Rationale - what it means and why it is an important measure
Children enrolled in school that drop out before completion fail to gain the intellectual, social, cultural and ethical knowledge and skills that schooling should provide. This also constitutes a waste of the human, social and economic potential of the countries concerned. School wastage is linked to poverty and child labour.
How it is compiled, what data are needed
Pupils from ages 12-15 that attend public schools versus the total number of pupils from ages 12-15 that are required to attend.
This indicator should be measured annually.
Measurements and units
Public school attendance (%)
Possible temporal and spatial format
Graphs, trend charts, maps
Reference to methodology resources
To improve access to and completion of primary and secondary education.
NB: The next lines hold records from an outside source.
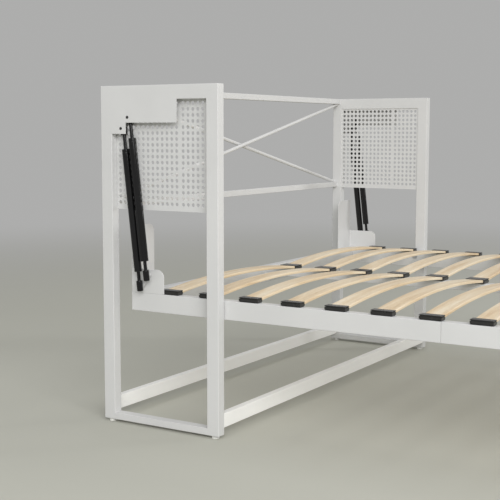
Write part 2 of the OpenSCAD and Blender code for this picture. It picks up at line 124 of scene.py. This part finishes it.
def bump(tree, bsdf, height, strength, distance):
    made = node(tree, "ShaderNodeBump", {"Strength": strength, "Distance": distance})
    tree.links.new(height, made.inputs["Height"])
    tree.links.new(made.outputs["Normal"], bsdf.inputs["Normal"])


def tinted(colour, factor):
    return tuple(min(1.0, c * factor) for c in colour)


def vary_colour(tree, bsdf, factor, colour, dark, light, places=(0.3, 0.7)):
    """Runs the base colour from dark to light times the colour between two places of a noise."""
    stops = [(place, tinted(colour, tint)) for place, tint in zip(places, (dark, light))]
    tree.links.new(ramp(tree, factor, stops), bsdf.inputs["Base Color"])


def vary_roughness(tree, bsdf, factor, low, high):
    """Runs the roughness from low to high where a noise runs from 0.3 to 0.7."""
    limits = {"From Min": 0.3, "From Max": 0.7, "To Min": low, "To Max": high}
    made = node(tree, "ShaderNodeMapRange", limits)
    tree.links.new(factor, made.inputs["Value"])
    tree.links.new(made.outputs["Result"], bsdf.inputs["Roughness"])


def clear_coat(bsdf, weight):
    bsdf.inputs["Coat Weight"].default_value = weight
    bsdf.inputs["Coat Roughness"].default_value = 0.3


# Materials
def make_paint(name, colour):
    """Powder coat with faint clouds and a fine grain."""
    made, tree, bsdf = shader(name, colour, roughness=0.4)
    space = coordinates(tree)
    vary_colour(tree, bsdf, noise(tree, space, scale=5, detail=4), colour, dark=0.965, light=1.02)
    vary_roughness(tree, bsdf, noise(tree, space, scale=60, detail=3), low=0.34, high=0.46)
    clear_coat(bsdf, 0.12)
    bump(tree, bsdf, noise(tree, space, scale=1400, detail=2), strength=0.06, distance=0.0004)
    return made


def glue_lines(tree):
    """Glue lines of the layered board, by the depth attribute: 0 at the underside, 1 on top."""
    lines = 5.0
    glue = (0.88, 0.83, 0.76)
    clear = (1.0, 1.0, 1.0)
    depth = node(tree, "ShaderNodeAttribute", attribute_name="depth")
    # Half a layer more keeps the lines off the top and the underside
    layer = node(tree, "ShaderNodeMath", {1: lines, 2: 0.5}, operation="MULTIPLY_ADD")
    tree.links.new(depth.outputs["Fac"], layer.inputs[0])
    part = node(tree, "ShaderNodeMath", operation="FRACT")
    tree.links.new(layer.outputs[0], part.inputs[0])
    return ramp(tree, part.outputs[0], [(0.0, glue), (0.13, clear), (0.87, clear), (1.0, glue)])


def make_wood(name):
    """Beech veneer: broad streaks and fine fibres along X, with the glue lines of the board."""
    average = (0.78, 0.645, 0.465)
    peach = (0.66, 0.49, 0.30)
    middle = (0.78, 0.63, 0.43)
    cream = (0.88, 0.775, 0.6)
    pore = (0.86, 0.83, 0.79)
    clear = (1.0, 1.0, 1.0)
    made, tree, bsdf = shader(name, average, roughness=0.4)
    broad = noise(tree, coordinates(tree, (1.6, 26, 26)), scale=1.6, detail=6, roughness=0.62)
    face = ramp(tree, broad, [(0.3, peach), (0.48, middle), (0.68, cream)])
    fibre = noise(tree, coordinates(tree, (9, 620, 620)), scale=1.0, detail=4, roughness=0.7)
    fibre_tint = ramp(tree, fibre, [(0.35, pore), (0.6, clear)])
    grained = multiply(tree, face, fibre_tint, 0.75)
    layered = multiply(tree, grained, glue_lines(tree), 1.0)
    tree.links.new(layered, bsdf.inputs["Base Color"])
    vary_roughness(tree, bsdf, fibre, low=0.46, high=0.32)
    bsdf.inputs["Specular IOR Level"].default_value = 0.35
    clear_coat(bsdf, 0.06)
    bump(tree, bsdf, fibre, strength=0.15, distance=0.0003)
    return made


def make_plastic(name, colour, low, high, grain):
    """Moulded plastic whose roughness runs from low to high, with a grain of that strength."""
    made, tree, bsdf = shader(name, colour, high)
    space = coordinates(tree)
    cloud = noise(tree, space, scale=40, detail=3)
    vary_colour(tree, bsdf, cloud, colour, dark=0.85, light=1.15)
    vary_roughness(tree, bsdf, cloud, low, high)
    bump(tree, bsdf, noise(tree, space, scale=2600, detail=2), grain, distance=0.0003)
    return made


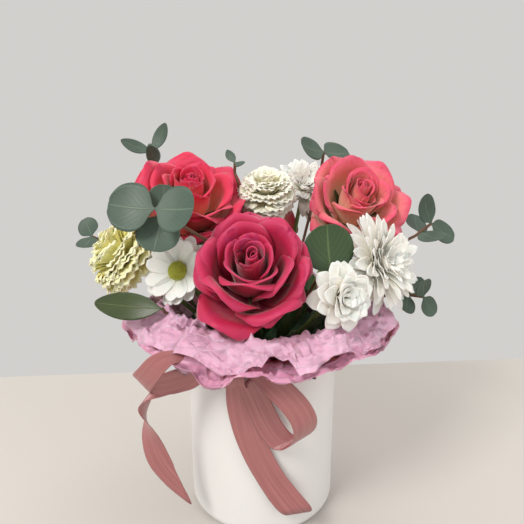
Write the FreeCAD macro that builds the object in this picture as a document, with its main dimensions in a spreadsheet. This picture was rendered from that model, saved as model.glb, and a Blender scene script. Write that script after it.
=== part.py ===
import FreeCAD, Part
import os
from collections import namedtuple

import Sketcher

# A round flower box: a lidless box with a flat base, holding a lift-out liner of
# floral foam. Crinkled tissue lines the box and flares over its rim, a satin
# ribbon ties it, and every flower and sprig is a stem pushed into the foam.
# Origin: middle of the base, on the surface it stands on. +Z up, front at -Y.

Flower = namedtuple(
    "Flower", "kind azimuth tilt reach root face_azimuth face_tilt radius height")
Sprig = namedtuple(
    "Sprig", "azimuth tilt reach root branch_azimuth branch_tilt branch_length "
    "tip_azimuth tip_tilt tip_length roll lean leaf_length leaf_width leaves")

# Directions are in degrees: azimuth round +Z from +X, tilt away from +Z.
# A stem leaves the upright axis at its root, so far below the box's rim, and runs
# straight to its reach.
FLOWERS = {
    "rose_front": Flower("rose", -99, 21, 105, 45, -92, 45, 38, 56),
    "rose_left": Flower("rose", 150, 28, 158, 57, -70, 32, 37, 56),
    "rose_right": Flower("rose", 35, 31, 166, 55, -75, 48, 36, 54),
    "rose_back": Flower("rose", 100, 34, 116, 45, 95, 45, 36, 54),
    "carnation_yellow": Flower("carnation", 180, 48, 129, 25, -170, 50, 23, 24),
    "carnation_cream": Flower("carnation", 84, 12, 177, 70, -90, 25, 19, 20),
    "carnation_back": Flower("carnation", 140, 44, 123, 29, 140, 60, 22, 24),
    "mum_top": Flower("mum", 66, 29, 188, 55, -80, 45, 20, 20),
    "mum_right": Flower("mum", -12, 41, 126, 28, -42, 66, 27, 20),
    "mum_low": Flower("mum", -49, 42, 115, 28, -60, 80, 19, 16),
    "mum_small": Flower("mum", 160, 39, 180, 35, 165, 34, 12, 13),
    "daisy_left": Flower("daisy", -159, 33, 118, 35, -112, 64, 22, 5),
}
SPRIGS = {
    "sprig_broad": Sprig(-137, 21, 145, 45, -166, 56, 37, -105, 65, 14, 90, 80, 31, 30, 4),
    "sprig_top_left": Sprig(135, 26, 172, 80, 155, 36, 72, 190, 20, 15, 0, 48, 26, 13, 4),
    "sprig_far_left": Sprig(170, 47, 122, 27, 150, 74, 58, -150, 60, 12, 60, 70, 20, 18, 2),
    "sprig_top_middle": Sprig(121, 10, 203, 80, 150, 20, 14, -80, 20, 8, 20, 70, 14, 8, 2),
    "sprig_top_right": Sprig(47, 21, 200, 60, 60, 25, 12, 40, 10, 10, 0, 84, 22, 18, 2),
    "sprig_front_right": Sprig(-32, 27, 106, 35, -72, 66, 16, -62, 72, 8, 180, 84, 36, 34, 1),
    "sprig_right": Sprig(16, 47, 134, 28, 12, 66, 40, 0, 50, 16, 15, 72, 26, 20, 4),
    "sprig_low_right": Sprig(4, 48, 88, 25, -6, 84, 50, -40, 85, 15, 30, 74, 18, 15, 4),
    "ruscus_left": Sprig(-124, 50, 76, 22, 171, 72, 40, -95, 50, 8, -90, 80, 46, 21, 1),
    "ruscus_back": Sprig(128, 48, 92, 25, 118, 75, 22, 118, 75, 8, 180, 15, 44, 20, 1),
}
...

Targets, benchmarks, reference values
No specific targets
References to examples of application
Access to education in Cape Town, South Africa: http://www.cmc.gov.za/peh/soe/educat.htm
Other comments / background
Today, in the less developed regions as a whole, only three out of four pupils can be expected to reach Grade 5, i.e. completing at least the four years of schooling generally considered necessary for achieving sustainable literacy skills. Thus the expected benefits of increased enrolments are being undermined by significant levels of drop-out, an acute symptom of school wastage. The Framework for Action of the ”World Conference on Education for All”, (Thailand, 1990) urges countries to pursue ‘Improvement in learning achievement such that an agreed percentage of an appropriate age cohort (e.g. 80 per cent of 14-year-olds) attains or surpasses a defined level of necessary learning achievement’.